● Information provided
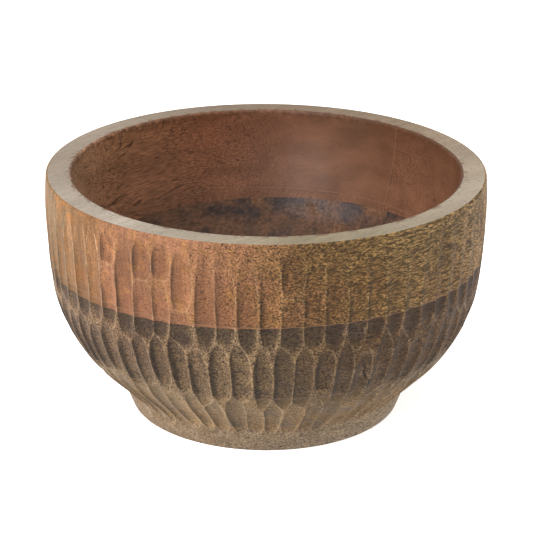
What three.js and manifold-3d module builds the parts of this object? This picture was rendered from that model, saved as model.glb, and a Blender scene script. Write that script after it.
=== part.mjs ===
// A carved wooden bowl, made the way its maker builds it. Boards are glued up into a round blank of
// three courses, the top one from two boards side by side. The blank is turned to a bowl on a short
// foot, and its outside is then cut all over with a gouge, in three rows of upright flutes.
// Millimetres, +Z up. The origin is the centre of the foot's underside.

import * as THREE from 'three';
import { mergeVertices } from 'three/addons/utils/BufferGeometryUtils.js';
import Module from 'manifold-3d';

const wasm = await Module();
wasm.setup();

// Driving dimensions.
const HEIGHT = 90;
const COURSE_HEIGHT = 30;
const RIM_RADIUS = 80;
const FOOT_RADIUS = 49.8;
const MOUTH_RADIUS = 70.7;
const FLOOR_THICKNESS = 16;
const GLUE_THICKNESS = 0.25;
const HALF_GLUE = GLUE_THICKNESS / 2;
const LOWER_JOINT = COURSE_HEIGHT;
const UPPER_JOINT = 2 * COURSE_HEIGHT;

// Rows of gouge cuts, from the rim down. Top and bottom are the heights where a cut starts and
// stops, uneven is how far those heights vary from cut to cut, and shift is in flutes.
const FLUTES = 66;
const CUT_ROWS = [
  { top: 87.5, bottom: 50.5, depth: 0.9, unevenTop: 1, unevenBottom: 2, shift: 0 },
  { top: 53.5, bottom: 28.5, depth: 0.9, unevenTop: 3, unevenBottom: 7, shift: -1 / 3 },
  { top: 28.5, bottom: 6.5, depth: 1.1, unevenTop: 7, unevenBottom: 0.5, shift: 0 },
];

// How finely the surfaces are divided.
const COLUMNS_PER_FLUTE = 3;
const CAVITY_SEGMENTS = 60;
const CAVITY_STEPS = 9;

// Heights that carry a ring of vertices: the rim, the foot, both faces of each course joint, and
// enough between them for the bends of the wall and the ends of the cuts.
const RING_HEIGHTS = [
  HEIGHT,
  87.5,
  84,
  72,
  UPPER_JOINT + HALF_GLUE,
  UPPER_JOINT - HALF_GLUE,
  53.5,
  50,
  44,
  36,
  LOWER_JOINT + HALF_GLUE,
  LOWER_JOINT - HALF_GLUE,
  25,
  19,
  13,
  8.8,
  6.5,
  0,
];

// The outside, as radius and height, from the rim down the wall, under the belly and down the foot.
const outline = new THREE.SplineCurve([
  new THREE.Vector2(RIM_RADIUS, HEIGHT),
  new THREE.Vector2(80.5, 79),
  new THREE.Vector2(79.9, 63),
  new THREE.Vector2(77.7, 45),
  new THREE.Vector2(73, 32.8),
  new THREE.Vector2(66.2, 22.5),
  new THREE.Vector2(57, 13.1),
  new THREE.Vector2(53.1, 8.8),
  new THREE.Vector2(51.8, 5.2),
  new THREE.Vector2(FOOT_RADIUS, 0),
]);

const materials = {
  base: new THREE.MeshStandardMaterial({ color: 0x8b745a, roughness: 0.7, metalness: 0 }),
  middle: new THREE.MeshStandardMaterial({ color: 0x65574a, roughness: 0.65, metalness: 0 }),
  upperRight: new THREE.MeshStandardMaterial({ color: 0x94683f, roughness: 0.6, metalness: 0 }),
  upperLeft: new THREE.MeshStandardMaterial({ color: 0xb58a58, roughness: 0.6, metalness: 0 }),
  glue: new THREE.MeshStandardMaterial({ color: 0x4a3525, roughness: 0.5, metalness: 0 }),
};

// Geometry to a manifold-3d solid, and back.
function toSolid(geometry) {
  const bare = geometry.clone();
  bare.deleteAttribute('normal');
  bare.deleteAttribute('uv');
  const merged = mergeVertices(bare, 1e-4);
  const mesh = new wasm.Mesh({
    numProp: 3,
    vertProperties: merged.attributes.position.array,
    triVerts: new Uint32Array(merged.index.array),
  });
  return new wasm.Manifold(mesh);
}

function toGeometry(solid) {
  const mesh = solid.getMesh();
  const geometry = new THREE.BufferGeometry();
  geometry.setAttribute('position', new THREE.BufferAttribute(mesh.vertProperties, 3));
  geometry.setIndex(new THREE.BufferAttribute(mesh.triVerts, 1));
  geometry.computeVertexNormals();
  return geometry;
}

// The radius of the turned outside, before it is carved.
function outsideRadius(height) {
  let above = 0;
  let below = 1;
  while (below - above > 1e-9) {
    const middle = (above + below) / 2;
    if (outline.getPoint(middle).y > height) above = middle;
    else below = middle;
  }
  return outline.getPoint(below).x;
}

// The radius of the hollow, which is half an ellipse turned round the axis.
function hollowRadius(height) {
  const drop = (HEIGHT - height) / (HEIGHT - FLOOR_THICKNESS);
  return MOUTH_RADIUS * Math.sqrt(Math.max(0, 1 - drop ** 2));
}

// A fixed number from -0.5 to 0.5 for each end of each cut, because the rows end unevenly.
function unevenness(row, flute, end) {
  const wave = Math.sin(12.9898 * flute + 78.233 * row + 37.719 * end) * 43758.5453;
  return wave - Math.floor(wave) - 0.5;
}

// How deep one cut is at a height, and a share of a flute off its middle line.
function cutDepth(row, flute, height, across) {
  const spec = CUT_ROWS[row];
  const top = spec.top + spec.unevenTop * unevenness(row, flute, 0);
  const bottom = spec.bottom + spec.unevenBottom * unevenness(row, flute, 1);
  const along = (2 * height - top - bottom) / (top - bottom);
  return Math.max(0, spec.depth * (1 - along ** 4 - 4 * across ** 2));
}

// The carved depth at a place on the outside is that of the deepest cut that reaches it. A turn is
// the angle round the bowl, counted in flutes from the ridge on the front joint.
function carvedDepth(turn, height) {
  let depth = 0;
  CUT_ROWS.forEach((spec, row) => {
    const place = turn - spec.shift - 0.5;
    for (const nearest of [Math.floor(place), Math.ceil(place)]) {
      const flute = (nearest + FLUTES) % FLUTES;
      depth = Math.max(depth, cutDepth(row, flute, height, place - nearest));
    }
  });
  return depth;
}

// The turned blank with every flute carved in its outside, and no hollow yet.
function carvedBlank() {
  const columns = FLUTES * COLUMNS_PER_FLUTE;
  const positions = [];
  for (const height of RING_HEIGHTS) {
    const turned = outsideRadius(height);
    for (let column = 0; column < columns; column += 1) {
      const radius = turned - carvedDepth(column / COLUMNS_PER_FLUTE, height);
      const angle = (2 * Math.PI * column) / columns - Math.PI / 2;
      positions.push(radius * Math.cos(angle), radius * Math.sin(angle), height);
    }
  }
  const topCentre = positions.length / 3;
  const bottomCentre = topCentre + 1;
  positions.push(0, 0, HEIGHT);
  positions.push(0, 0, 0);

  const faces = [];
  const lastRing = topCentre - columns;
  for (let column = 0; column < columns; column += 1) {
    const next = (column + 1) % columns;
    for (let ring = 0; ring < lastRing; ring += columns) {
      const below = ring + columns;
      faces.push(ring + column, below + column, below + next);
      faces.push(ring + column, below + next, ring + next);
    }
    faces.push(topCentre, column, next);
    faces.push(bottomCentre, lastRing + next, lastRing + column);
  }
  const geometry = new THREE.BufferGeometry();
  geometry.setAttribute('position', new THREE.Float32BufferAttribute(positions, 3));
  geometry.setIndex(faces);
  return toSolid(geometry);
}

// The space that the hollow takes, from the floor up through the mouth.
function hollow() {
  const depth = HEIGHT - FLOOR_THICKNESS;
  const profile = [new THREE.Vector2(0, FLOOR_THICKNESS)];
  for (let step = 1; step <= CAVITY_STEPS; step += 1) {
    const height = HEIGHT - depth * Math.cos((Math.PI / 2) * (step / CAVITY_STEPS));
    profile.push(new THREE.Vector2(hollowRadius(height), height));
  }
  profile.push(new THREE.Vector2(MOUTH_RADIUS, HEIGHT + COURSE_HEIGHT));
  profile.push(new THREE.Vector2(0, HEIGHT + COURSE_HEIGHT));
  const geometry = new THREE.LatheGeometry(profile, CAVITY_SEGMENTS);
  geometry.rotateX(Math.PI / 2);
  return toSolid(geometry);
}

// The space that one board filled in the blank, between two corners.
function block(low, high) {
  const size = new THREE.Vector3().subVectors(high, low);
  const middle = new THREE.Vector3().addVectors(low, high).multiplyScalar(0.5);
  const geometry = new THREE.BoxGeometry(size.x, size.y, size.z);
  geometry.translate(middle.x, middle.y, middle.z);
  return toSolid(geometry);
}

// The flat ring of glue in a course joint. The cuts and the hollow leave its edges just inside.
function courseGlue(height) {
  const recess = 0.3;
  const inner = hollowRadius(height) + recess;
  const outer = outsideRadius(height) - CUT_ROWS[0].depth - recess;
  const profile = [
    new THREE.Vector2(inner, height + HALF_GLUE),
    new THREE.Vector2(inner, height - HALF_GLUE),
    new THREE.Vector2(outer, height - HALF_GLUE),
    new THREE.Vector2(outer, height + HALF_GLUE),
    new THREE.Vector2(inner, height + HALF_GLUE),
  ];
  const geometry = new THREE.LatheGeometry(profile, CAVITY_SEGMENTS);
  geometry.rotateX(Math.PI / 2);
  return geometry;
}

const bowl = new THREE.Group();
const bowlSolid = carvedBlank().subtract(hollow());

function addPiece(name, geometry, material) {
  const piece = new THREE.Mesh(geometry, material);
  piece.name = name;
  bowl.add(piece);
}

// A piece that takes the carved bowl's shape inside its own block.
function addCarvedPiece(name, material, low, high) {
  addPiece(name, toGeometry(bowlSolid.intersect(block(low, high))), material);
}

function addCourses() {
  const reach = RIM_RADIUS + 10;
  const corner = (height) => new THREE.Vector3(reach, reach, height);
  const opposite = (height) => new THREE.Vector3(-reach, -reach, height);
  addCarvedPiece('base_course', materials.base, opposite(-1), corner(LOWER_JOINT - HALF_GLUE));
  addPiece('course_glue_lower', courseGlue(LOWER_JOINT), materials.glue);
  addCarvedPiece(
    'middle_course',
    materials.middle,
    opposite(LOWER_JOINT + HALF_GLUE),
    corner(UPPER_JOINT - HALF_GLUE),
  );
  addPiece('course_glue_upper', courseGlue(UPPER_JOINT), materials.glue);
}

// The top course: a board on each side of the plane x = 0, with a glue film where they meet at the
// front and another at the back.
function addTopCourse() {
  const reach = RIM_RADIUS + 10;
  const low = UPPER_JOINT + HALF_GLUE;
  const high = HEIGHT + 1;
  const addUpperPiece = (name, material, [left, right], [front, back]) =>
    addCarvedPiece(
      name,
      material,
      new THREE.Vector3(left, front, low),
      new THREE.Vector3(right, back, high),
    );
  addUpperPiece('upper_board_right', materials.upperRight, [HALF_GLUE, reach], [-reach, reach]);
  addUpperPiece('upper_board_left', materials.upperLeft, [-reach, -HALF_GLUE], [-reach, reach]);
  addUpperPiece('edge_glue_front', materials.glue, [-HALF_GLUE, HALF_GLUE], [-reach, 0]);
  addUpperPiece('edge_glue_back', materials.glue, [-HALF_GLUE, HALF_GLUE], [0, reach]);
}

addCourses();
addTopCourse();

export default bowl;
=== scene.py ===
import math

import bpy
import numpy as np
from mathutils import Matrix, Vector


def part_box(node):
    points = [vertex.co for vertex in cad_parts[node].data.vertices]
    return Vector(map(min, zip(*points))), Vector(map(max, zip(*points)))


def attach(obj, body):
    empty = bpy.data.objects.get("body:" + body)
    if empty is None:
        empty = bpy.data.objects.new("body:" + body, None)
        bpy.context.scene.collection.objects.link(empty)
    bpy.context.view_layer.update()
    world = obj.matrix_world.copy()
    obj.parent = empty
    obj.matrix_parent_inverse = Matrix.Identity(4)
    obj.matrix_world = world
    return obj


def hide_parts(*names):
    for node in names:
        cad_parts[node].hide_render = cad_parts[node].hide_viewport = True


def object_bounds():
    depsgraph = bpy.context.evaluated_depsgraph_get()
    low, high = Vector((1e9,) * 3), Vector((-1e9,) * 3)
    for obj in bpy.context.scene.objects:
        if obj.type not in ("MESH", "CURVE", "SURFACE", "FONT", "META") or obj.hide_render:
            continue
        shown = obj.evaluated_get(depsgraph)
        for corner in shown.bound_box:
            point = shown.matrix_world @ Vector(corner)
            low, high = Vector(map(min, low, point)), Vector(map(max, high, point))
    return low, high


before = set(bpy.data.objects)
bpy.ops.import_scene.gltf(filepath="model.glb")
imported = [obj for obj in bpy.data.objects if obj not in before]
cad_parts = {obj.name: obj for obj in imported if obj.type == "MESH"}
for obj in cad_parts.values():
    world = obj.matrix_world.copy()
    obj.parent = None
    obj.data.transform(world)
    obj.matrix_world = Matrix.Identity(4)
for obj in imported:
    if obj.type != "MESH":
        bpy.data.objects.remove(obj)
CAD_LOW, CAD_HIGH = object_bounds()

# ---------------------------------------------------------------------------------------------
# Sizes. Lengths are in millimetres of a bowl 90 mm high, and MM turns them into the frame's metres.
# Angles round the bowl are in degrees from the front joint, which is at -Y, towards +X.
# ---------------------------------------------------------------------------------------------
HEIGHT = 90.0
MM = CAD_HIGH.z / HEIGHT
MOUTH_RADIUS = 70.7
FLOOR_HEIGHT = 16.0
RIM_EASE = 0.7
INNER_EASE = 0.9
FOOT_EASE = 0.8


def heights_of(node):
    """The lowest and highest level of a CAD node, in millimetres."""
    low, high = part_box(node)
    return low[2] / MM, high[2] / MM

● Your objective
Extract exactly and only the span of lines that begins at the line containing "meet at the" and ends at the line containing "for node in".

● Reply to the exercise
// The top course: a board on each side of the plane x = 0, with a glue film where they meet at the
// front and another at the back.
function addTopCourse() {
  const reach = RIM_RADIUS + 10;
  const low = UPPER_JOINT + HALF_GLUE;
  const high = HEIGHT + 1;
  const addUpperPiece = (name, material, [left, right], [front, back]) =>
    addCarvedPiece(
      name,
      material,
      new THREE.Vector3(left, front, low),
      new THREE.Vector3(right, back, high),
    );
  addUpperPiece('upper_board_right', materials.upperRight, [HALF_GLUE, reach], [-reach, reach]);
  addUpperPiece('upper_board_left', materials.upperLeft, [-reach, -HALF_GLUE], [-reach, reach]);
  addUpperPiece('edge_glue_front', materials.glue, [-HALF_GLUE, HALF_GLUE], [-reach, 0]);
  addUpperPiece('edge_glue_back', materials.glue, [-HALF_GLUE, HALF_GLUE], [0, reach]);
}

addCourses();
addTopCourse();

export default bowl;
=== scene.py ===
import math

import bpy
import numpy as np
from mathutils import Matrix, Vector


def part_box(node):
    points = [vertex.co for vertex in cad_parts[node].data.vertices]
    return Vector(map(min, zip(*points))), Vector(map(max, zip(*points)))


def attach(obj, body):
    empty = bpy.data.objects.get("body:" + body)
    if empty is None:
        empty = bpy.data.objects.new("body:" + body, None)
        bpy.context.scene.collection.objects.link(empty)
    bpy.context.view_layer.update()
    world = obj.matrix_world.copy()
    obj.parent = empty
    obj.matrix_parent_inverse = Matrix.Identity(4)
    obj.matrix_world = world
    return obj


def hide_parts(*names):
    for node in names:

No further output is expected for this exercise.